Commemorating the dead vs. celebrating martyrdom
Some folks have expressed self-righteous outrage at the restrictions on commemorating the dead. That is a self-serving over-simplification. Commemorating the dead and orchestrated public celebrations of the martyrdom of dead terrorists are different things and should be handled differently.
Thileepan was the political leader of Jaffna and a leading member of the LTTE, a proscribed terrorist group that led a nihilistic terrorist campaign for two and half decades.
Celebration of martyrdom is a key driver in terrorist recruitment and ideological indoctrination. One could see a similar dynamic in the West Bank and Gaza, Hizballah in Lebanon, and Islamic State and Al Qaeda. But no group had such elaborate and highly ritualistic celebrations of martyrdom as did the LTTE through its detailed week-long ceremonies of fallen fighters.
These elaborate commemorations of martyrdom were a major driver of reinforcing a cult-like behaviour dynamic, which turned the LTTE into the global leader of suicide terrorism until the US invasion of Iraq. The LTTE reclaimed the mantle during the final phase of the Eelam war.
Organizers of the Thileepan commemoration, who themselves are known Tiger apologists, are rekindling that cult-like worship of martyrdom, which led Tamil youth into a zombie sacrifice. Tamil polity had not yet recovered from the devastation brought upon themselves by that misadventure. Unhealed wounds, an understandable outcome of a brutal maximalist campaign, not to mention the government’s half-hearted approach to redress them, would make some of them vulnerable to future recruitment attempts. These events make things easier.
Nationalists’ race to the bottom
Second, the general tendency in the political leadership is to dismiss the overt celebration of LTTE as a political gimmick by the Tamil political parties competing to appear more nationalistic than the other. That could well be the self-interested motive of the organizers. But, if history is any guide, this inter-party competition in Tamil politics, since S. J. V. Chelvanayakam’s split from the ACTC, to appear more nationalistic, more anti-Sri Lankan and more anti-Sinhalese, set in motion a self-reinforcing radicalization process within the Tamil polity, leading to the Vaddukottai Resolution (which was passed with the 1977 general election in mind). Nascent Tamil militancy was tacitly endorsed by the traditional Tamil leadership, and so was its turn into terrorism until the LTTE cannibalized its patrons.
With the TULF, the Tamil political mainstay, facing stiff competition from its splinter groups and new entrants, the same old race to the bottom is coming into play.
Like in the past, escalation is gradual. Also, as in the past, it would pass the Rubicon unbeknownst to the main stakeholders of the campaign. Any government worth its salt should have eyes wide open to this proven dynamic.

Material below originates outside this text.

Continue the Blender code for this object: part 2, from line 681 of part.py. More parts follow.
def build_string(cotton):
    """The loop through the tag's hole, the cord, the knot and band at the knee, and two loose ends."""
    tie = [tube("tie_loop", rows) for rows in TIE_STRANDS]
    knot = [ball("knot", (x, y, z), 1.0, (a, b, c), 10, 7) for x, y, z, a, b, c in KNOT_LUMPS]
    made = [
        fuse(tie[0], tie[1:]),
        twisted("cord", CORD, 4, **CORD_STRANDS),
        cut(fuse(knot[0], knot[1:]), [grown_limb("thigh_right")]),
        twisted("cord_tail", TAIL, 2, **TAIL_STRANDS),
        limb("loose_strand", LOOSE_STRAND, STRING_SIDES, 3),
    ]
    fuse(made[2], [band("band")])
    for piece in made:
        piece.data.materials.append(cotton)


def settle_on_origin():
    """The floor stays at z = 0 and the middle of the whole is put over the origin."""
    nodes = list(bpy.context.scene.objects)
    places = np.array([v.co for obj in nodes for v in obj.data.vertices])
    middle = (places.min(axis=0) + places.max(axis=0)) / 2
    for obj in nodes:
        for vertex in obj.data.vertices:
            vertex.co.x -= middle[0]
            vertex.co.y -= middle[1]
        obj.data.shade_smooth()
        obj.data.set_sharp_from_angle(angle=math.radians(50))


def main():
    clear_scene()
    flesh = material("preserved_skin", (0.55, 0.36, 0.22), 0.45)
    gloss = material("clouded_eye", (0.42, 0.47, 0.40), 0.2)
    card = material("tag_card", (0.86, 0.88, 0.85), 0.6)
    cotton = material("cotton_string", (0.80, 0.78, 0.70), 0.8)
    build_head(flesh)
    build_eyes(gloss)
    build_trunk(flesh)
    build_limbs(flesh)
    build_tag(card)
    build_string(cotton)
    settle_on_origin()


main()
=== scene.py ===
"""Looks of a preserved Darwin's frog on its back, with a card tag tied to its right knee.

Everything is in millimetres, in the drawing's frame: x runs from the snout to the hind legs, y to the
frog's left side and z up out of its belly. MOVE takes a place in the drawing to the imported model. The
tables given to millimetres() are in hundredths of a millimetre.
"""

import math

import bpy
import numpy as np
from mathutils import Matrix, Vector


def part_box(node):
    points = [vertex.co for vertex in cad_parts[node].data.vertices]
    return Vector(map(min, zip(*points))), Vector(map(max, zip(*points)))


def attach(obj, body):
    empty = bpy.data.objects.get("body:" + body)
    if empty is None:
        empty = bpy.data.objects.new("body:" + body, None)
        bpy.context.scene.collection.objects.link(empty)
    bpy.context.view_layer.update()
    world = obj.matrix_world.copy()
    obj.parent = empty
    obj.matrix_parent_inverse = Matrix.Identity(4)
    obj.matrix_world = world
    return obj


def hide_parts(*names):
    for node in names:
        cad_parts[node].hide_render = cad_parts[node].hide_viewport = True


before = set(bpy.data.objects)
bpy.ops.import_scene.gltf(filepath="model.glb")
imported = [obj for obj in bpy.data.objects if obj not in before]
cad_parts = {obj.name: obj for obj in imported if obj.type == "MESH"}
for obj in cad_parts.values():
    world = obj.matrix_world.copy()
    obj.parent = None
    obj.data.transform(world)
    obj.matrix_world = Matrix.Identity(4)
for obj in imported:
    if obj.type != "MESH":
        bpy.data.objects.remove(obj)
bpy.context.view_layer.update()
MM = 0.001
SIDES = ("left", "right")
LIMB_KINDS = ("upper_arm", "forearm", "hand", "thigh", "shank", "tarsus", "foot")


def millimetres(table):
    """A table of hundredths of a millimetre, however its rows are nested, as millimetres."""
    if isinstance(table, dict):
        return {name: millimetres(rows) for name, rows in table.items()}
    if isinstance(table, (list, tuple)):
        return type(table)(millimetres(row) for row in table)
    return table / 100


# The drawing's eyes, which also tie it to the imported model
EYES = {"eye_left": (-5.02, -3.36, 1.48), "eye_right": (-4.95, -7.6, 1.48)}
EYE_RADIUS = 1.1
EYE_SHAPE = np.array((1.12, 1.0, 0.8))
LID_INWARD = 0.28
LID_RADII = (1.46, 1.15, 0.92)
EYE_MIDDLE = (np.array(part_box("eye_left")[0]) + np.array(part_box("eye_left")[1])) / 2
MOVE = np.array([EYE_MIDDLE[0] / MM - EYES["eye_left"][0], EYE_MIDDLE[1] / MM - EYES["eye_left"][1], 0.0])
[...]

Reconciliation or race management?
Third, calls for reconciliation are also bundled with the demand to commemorate the dead. As mentioned earlier, private commemoration of the dead, be it civilian victims or the slain LTTE cadres, is a different matter and should be allowed.

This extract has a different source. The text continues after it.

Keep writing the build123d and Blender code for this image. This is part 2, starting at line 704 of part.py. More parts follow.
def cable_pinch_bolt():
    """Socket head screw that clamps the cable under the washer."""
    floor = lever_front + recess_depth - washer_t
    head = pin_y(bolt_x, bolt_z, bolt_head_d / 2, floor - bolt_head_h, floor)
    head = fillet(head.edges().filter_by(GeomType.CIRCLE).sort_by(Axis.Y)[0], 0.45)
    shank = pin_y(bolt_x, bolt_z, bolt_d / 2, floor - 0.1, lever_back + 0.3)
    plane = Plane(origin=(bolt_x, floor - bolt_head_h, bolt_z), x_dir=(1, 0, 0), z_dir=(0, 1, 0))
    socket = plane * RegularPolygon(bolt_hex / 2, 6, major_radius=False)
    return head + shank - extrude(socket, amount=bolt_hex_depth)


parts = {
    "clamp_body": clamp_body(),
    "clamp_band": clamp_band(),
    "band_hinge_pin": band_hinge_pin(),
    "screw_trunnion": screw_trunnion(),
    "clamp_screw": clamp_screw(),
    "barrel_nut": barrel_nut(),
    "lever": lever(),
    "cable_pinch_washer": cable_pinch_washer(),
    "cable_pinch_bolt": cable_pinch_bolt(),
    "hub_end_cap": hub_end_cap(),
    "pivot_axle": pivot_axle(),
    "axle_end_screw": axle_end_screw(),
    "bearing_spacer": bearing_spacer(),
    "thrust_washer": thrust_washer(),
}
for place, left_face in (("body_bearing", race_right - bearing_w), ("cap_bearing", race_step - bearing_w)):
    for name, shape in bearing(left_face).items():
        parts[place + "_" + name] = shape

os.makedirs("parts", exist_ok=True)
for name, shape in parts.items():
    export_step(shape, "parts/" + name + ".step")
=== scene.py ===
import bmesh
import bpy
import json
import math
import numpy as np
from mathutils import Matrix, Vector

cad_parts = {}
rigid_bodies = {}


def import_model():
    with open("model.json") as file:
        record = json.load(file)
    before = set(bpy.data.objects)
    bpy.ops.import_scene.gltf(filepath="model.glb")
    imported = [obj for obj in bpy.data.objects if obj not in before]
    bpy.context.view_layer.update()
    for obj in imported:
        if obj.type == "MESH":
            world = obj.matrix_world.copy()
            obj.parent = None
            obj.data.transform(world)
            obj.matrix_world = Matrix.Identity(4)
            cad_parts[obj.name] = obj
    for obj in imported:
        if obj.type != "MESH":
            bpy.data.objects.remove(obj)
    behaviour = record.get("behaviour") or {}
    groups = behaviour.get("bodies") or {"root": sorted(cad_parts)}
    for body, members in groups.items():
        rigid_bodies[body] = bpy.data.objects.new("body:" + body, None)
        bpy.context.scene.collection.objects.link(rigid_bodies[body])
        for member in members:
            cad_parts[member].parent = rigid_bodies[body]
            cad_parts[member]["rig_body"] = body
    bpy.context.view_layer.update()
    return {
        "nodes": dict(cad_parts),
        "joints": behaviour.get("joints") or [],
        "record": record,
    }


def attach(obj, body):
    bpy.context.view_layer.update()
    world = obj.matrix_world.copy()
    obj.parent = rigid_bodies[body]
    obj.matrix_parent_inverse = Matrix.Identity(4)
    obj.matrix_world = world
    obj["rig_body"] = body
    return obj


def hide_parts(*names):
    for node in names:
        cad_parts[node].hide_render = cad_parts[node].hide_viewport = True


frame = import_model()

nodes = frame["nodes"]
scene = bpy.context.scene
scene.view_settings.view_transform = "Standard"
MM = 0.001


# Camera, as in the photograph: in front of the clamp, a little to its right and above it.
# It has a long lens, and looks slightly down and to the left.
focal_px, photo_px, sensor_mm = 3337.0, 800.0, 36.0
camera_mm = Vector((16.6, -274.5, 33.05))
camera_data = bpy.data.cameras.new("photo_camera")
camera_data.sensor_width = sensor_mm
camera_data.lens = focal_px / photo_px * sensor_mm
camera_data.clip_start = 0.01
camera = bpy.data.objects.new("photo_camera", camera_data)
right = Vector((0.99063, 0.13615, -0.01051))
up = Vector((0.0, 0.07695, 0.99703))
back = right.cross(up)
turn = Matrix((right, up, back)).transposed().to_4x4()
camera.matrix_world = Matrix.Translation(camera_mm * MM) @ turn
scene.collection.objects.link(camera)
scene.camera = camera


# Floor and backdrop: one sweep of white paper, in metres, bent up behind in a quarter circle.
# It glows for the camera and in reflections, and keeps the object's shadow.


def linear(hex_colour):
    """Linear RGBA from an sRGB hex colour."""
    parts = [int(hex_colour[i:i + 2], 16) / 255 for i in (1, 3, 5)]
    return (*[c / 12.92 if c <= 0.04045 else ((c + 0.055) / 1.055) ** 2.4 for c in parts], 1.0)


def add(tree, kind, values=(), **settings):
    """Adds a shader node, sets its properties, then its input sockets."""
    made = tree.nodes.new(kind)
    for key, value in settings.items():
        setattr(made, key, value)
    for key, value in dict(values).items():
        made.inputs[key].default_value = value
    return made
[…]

However, when commemorations turned into politically orchestrated celebrations of martyrdom and exude all the rage and nihilistic political ideology of the LTTE and its ideological mentors, it should be handled differently and dispassionately with the national security concerns dictating the approach.
Some folks have lauded Singapore as a model for racial harmony. However, Singapore excels in not exactly racial cohabitation but racial/ ethnic management with the help of strict government measures and clearly demarcated redlines. Probably, that is an approach that the government should explore in relation to race relations in Sri Lanka.
Fourth, as much as this could be a political gimmick, the on-your-face commemoration of dead terrorists is intended to elicit often violent responses from the Sinhalese majority. Footage can then be distributed to the receptive audience, invoking sympathy and NGO press releases of outrage.
Commemorating Thileepan in Colombo, a city that had been through hundreds of terrorist attacks during the LTTE’s heydays, is also an affront to the victims of terrorism.
However, much of this could be averted if the government handles the matters with predictable uniformity and consistency under the rule of law. That is something lacking in Sri Lanka.
How the celebration of martyrdom in 2020, for which Sivajilingam has been charged now, three years after the alleged offence, is permissible now is a measure of the ad hoc nature with which successive governments handle the issue.
Political and electoral calculations have often overlooked the potential long-term national security threat. It was similar to self-serving political calculations that made the Easter Sunday attacks possible.
If Sri Lanka is to secure its hard-won peace, it should handle any extension of terrorism with in mind the long-term national security implications of neglect, for which the country had paid a hefty cost in the past.